#### [DIRECTION]
Compute how many lines in the entries below contain "into", and output nothing but the number.

(begin)

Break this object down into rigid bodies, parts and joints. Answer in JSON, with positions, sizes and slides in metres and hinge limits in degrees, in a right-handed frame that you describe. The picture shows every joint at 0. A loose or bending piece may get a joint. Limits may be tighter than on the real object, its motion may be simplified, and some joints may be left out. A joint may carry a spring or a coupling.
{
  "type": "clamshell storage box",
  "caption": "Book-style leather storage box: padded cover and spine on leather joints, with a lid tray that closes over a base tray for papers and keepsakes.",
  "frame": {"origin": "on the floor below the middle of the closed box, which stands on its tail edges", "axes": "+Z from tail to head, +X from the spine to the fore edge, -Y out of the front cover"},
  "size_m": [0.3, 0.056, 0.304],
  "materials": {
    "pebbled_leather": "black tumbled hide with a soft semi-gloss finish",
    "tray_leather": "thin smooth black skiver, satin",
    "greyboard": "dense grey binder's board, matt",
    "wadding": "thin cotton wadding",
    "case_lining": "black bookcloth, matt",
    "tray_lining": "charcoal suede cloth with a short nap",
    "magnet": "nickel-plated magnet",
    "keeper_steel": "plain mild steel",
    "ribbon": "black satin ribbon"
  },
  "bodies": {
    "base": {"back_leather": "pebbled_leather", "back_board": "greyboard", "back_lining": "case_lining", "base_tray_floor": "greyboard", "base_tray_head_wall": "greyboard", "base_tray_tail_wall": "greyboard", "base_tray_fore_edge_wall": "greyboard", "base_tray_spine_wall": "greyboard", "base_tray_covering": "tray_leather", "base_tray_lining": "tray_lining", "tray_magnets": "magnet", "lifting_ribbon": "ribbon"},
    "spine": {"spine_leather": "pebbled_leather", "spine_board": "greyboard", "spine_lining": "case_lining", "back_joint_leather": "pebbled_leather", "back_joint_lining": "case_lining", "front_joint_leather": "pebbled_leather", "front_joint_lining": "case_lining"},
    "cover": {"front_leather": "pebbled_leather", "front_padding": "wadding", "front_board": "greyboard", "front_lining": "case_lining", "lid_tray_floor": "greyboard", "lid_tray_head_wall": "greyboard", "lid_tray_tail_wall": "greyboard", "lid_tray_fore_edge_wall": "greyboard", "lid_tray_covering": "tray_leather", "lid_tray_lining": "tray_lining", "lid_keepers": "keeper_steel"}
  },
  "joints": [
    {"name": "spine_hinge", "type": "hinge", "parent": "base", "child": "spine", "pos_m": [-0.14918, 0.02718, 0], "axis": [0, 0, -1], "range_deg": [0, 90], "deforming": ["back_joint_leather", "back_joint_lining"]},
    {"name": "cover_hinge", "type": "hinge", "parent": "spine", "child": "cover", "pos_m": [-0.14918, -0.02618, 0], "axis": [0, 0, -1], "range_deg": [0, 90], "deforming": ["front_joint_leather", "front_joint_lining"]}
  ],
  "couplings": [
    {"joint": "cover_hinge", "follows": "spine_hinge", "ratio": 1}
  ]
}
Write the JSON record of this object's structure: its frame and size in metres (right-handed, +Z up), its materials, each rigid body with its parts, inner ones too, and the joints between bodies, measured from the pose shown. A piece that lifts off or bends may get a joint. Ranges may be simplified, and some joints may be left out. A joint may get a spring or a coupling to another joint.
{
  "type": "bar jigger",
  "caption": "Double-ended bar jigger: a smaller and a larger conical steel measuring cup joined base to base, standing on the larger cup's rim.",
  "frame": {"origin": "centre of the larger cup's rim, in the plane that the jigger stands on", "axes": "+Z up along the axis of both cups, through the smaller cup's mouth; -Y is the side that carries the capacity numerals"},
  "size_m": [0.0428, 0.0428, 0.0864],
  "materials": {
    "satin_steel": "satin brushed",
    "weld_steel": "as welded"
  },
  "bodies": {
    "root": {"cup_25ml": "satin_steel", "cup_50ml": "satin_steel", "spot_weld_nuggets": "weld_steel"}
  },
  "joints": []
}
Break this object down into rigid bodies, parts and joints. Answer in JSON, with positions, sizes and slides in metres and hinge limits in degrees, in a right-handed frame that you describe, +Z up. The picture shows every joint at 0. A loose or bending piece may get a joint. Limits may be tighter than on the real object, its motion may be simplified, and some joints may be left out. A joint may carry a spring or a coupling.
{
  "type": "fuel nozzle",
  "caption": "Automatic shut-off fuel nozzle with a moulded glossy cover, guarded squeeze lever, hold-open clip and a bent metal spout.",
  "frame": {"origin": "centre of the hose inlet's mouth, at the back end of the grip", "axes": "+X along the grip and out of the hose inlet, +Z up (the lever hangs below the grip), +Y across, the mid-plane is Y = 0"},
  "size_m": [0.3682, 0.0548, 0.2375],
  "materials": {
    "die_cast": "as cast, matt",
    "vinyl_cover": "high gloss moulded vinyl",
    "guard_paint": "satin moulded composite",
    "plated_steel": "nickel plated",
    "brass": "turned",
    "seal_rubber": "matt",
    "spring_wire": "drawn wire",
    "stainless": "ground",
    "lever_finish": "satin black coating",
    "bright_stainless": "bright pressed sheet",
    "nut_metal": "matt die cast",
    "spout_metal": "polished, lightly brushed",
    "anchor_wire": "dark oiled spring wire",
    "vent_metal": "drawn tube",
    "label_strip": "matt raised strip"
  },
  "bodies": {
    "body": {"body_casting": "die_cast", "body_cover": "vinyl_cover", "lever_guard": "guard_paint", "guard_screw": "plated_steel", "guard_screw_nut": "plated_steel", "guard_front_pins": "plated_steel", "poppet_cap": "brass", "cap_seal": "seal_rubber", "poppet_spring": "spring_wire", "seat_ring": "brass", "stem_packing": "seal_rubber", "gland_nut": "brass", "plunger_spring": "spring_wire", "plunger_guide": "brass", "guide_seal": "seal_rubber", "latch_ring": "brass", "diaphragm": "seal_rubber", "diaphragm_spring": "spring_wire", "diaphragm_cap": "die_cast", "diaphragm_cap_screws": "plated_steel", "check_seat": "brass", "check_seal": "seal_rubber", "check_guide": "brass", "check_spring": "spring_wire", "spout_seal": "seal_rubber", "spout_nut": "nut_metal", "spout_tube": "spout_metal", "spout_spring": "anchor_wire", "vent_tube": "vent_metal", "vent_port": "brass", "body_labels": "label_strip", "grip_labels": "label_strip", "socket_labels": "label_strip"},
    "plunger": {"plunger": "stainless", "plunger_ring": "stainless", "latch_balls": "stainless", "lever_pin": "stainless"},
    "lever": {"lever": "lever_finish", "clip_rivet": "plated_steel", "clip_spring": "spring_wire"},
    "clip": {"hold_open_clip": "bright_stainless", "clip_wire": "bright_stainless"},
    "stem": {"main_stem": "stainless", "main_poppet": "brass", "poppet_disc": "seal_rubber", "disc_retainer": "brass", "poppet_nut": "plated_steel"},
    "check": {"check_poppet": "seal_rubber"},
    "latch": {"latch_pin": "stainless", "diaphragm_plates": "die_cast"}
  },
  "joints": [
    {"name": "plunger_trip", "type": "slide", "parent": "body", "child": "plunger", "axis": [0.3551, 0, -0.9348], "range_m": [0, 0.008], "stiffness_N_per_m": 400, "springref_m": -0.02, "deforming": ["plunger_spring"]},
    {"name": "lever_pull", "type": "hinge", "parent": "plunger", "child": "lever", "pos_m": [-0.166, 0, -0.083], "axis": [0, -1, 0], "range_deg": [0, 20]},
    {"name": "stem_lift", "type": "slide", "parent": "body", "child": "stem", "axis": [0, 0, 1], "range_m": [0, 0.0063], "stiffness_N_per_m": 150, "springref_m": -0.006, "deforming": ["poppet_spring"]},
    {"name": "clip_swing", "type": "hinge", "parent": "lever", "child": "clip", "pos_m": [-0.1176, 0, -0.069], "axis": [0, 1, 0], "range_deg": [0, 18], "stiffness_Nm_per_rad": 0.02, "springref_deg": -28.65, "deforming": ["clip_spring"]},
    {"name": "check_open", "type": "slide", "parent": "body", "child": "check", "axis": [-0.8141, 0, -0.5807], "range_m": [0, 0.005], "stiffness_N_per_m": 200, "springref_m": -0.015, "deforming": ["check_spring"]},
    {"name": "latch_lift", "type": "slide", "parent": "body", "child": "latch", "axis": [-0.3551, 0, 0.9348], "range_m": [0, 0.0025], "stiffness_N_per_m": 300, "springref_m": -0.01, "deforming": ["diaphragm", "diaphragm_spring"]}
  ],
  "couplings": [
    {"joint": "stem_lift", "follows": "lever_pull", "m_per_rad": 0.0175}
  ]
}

(end)

#### [FINAL ANSWER]
2